Nun muss die Stadt Trier die Richtlinie umsetzen - ob sie will oder nicht. Und weil das Geld fehlt, alle einst 257 existierenden Zebrastreifen normgerecht mit entsprechender Beleuchtung umzubauen, soll ein Großteil der Überwege entfallen. Einen plakativen Vergleich stellte Thomas Albrecht (CDU) an: "Stellen wir uns vor, Sie sind knapp bei Kasse, haben aber ein Eigenheim. Nicht alle Räume sind mit Rauchmeldern versehen. Was schließen Sie daraus? Sie reißen das Haus ab, da der Standard nicht erfüllt ist." Er richtete zudem einen Appell an "die, die solche Erlasse in die Welt setzen" - in diesem Fall also der Bund: "Dann sorgen Sie auch für die Finanzierung!"

Proteste gegen den flächendeckenden Wegfall der Zebrastreifen gibt es von seh- und gehbehinderten Menschen (der TV berichtete) , aber auch von Schulen. So schreibt Armin Huber, Schulleiter des Max-Planck-Gymnasiums Trier (MPG) dem TV: "Die Gesamtkonferenz des MPG beantragt, dass die Zebrastreifen im Bereich der Schule erhalten bleiben und eine Beleuchtung erhalten. Die Zebrastreifen sind unverzichtbar, weil Schülerinnen und Schüler des MPG und AVG sie benutzen, um die Straßen in Richtung Innenstadt und Bahnhof sicher und gesehen zu überqueren."

Christiane Probst (UBT) wollte von der Verwaltung wissen, was passiere, wenn die Richtlinie einfach nicht umgesetzt werde und man die Zebrastreifen in ihrem jetzigen Zustand belasse. "Ein solcher Beschluss wäre rechtswidrig", betonte Oberbürgermeister Wolfram Leibe. Auf die Forderung von CDU und Grünen, dass nach einer Verkehrsschau über die problematischen Zebrastreifen und mögliche Lösungen noch einmal diskutiert wird, antwortete Ordnungsdezernent Thomas Schmitt unter zustimmendem Kopfnicken von Wolfgang van Bellen, Leiter des Tiefbauamts: "Natürlich hat die Stadtverwaltung auch die Sicherheit der Bürger im Auge. Und es ist auch noch nichts entschieden, natürlich warten wir noch die laufende Verkehrsschau ab." Dass bislang noch keine Fakten geschaffen worden sind, stimmt allerdings nicht: So sind laut einer Liste, die dem TV vorliegt, obwohl die Stadtverwaltung sie nicht herausgeben wollte, bisher bereits 17 Zebrastreifen entfallen.
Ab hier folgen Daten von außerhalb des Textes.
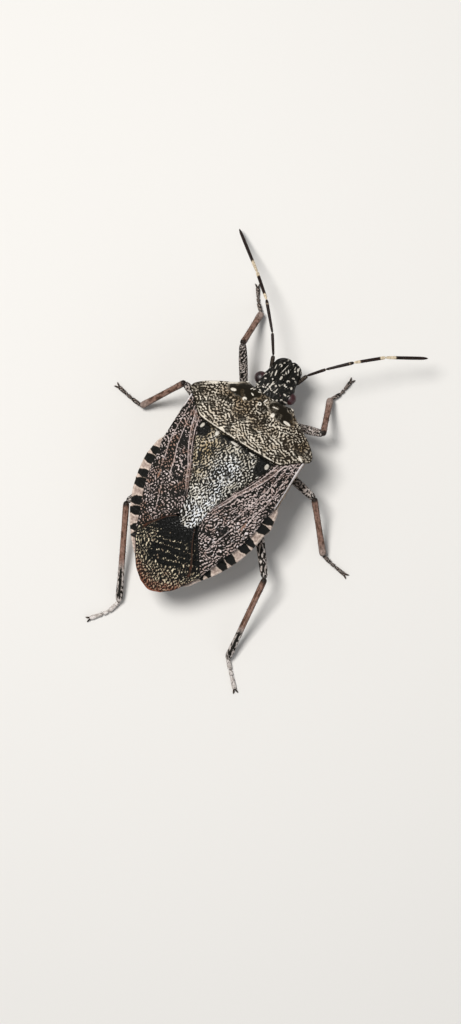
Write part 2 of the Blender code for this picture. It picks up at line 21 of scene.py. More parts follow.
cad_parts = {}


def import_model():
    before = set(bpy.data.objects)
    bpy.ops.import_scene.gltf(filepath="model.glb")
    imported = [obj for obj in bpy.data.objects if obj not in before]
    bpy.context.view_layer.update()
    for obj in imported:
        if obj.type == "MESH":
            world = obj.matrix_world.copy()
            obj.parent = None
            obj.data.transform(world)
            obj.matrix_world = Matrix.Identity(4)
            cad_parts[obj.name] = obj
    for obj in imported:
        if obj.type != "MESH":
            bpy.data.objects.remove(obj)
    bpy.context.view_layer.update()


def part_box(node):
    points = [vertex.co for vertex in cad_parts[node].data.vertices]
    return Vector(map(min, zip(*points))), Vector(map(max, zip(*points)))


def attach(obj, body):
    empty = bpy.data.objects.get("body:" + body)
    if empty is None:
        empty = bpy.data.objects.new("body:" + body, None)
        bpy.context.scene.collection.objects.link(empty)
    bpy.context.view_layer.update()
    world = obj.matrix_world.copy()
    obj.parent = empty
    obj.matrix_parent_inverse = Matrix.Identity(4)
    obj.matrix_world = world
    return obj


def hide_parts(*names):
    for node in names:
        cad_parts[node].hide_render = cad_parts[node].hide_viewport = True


MM = 0.001                   # metres in a millimetre
MERGE = 2e-8                 # metres: only points that coincide are merged
SHIELD_REACH = 2.1005        # millimetres from the front of the shield's solid to y = 0
CORE_HEIGHT = 3.3            # millimetres: height of a line that runs inside the body
HAIR_HALF = 0.006            # millimetres: half the thickness of a hair
STRAY = 0.85                 # how far a scattered point may lie off its cell's middle
SHARP_ANGLE = 50.0           # degrees: edges sharper than this stay sharp
MARK_NAMES = ("pit", "dark", "pale", "warm")

Array = np.ndarray
Number = Array | float
Pair = tuple[float, float]
Triple = tuple[float, float, float]
Oval = tuple[Pair, Pair, float]
Ovals = tuple[Oval, ...]
Points = tuple[Array, Array, Array]
Marks = dict[str, Array]
Shape = Callable[[Array, Array], Points]
Paint = Callable[[Array, Array], Marks]
Pattern = Callable[[Array, Array, Array, Array], Marks]
Object = bpy.types.Object
Material = bpy.types.Material
Socket = bpy.types.NodeSocket

log = logging.getLogger("shield_bug")


class Side(Enum):
    """Side of the body."""

    LEFT = 1
    RIGHT = -1


# Smooth curves and patterns

class Profile:
    """Smooth curve through (position, value) pairs that never overshoots them."""

    def __init__(self, *points: Pair) -> None:
        """Store the points and the slope at each.

        Args:
            points: (position, value) pairs in rising order of position.
        """
        self.x = np.array([p[0] for p in points], float)
        self.y = np.array([p[1] for p in points], float)
        rise = np.diff(self.y) / np.diff(self.x)
        slope = np.zeros(len(self.x))
        slope[0], slope[-1] = rise[0], rise[-1]
        for i in range(1, len(self.x) - 1):
            a, b = rise[i - 1], rise[i]
            slope[i] = 0.0 if a * b <= 0 else 2 * a * b / (a + b)
        self.slope = slope

    def __call__(self, at: Number) -> Array:
        """Return the curve's value at each position.

        Args:
            at: positions on the curve.

        Returns:
            The values.
        """
        at = np.clip(np.asarray(at, float), self.x[0], self.x[-1])
        i = np.clip(np.searchsorted(self.x, at, side="right") - 1, 0, len(self.x) - 2)
        width = self.x[i + 1] - self.x[i]
        t = (at - self.x[i]) / width
        return (self.y[i] * (1 + 2 * t) * (1 - t) ** 2 + self.y[i + 1] * t * t * (3 - 2 * t)
                + width * (self.slope[i] * t * (1 - t) ** 2 + self.slope[i + 1] * t * t * (t - 1)))


class Route:
    """Rounded path through points, run by 0..1."""

    def __init__(self, *points: Sequence[float]) -> None:
        """Store one smooth curve for each axis.

        Args:
            points: the points of the path, in two or three axes.
        """
        pts = np.array(points, float)
        run = np.concatenate([[0.0], np.cumsum(np.linalg.norm(np.diff(pts, axis=0), axis=1))])
        run /= run[-1]
        self.axes = [Profile(*zip(run, pts[:, k])) for k in range(pts.shape[1])]

    def __call__(self, t: Number) -> Array:
        """Return the points at each t, with the axes in the last place."""
        return np.stack([axis(t) for axis in self.axes], axis=-1)


def smooth(low: float, high: float, x: Array) -> Array:
    """Rise smoothly from 0 at low to 1 at high, or fall where low is above high."""
    t = np.clip((x - low) / (high - low), 0.0, 1.0)
    return t * t * (3 - 2 * t)


def bump(x: Array, middle: float, width: float) -> Array:
    """Return a soft bell of height 1 round middle."""
    return np.exp(-((x - middle) / width) ** 2)


def round_end(t: Array) -> Array:
    """Return a quarter round: 0 at t = 0, steep at first, and 1 from t = 1 on."""
    return np.sqrt(np.clip(1 - (1 - np.clip(t, 0, 1)) ** 2, 0, 1))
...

Weil die Umsetzung der Richtlinie unter Auftragsverwaltung und nicht unter die kommunale Selbstverwaltung falle (siehe Info), werde man die Sache sehr gerne in den Ausschüssen diskutieren, "aber abschließend entscheiden, wie es der Antrag von CDU und Grünen fordert, kann der Dezernatsausschuss IV nicht", betonte Schmitt. Die Grünen schlugen daraufhin vor, im Antrag statt "abschließend entscheiden" "abschließend beraten" zu formulieren. Mit 45 Ja-Stimmen und zwei Nein-Stimmen (FDP) nahm der Rat den Antrag von CDU und Grünen mit großer Mehrheit an. Gemäß dem Antrag sollen die Ortsbeiräte wie auch der Beirat der Menschen mit Behinderungen, das Kinderbüro Triki, das Jugendparlament und das Schulamt einbezogen werden. Zudem sollen Finanzierungsmöglichkeiten für einen Umbau ausgelotet werden. Und - schlussendlich: So viele Zebrastreifen wie möglich sollen mit einer Beleuchtung ausgestattet, so wenige wie möglich abgebaut werden.Extra: AUFTRAGSVERWALTUNG - WAS IST DAS?


Manchmal kommt es auf ein einzelnes Wort an - in diesem Fall "Beratung" statt "Entscheidung". Denn der Stadtrat kann die Verwaltung nur bitten, möglichst viele Zebrastreifen zu erhalten. Dies hat mit der Auftragsverwaltung zu tun, bei der die Kommune Aufträge ausführen muss, die sie von übergeordneten Instanzen (in diesem Fall Bund und Landesbetrieb Mobilität) erhält. Anders sieht das bei der kommunalen Selbstverwaltung aus: In diesem Fall hätte der Rat der Verwaltung einen bindenden Auftrag erteilen können.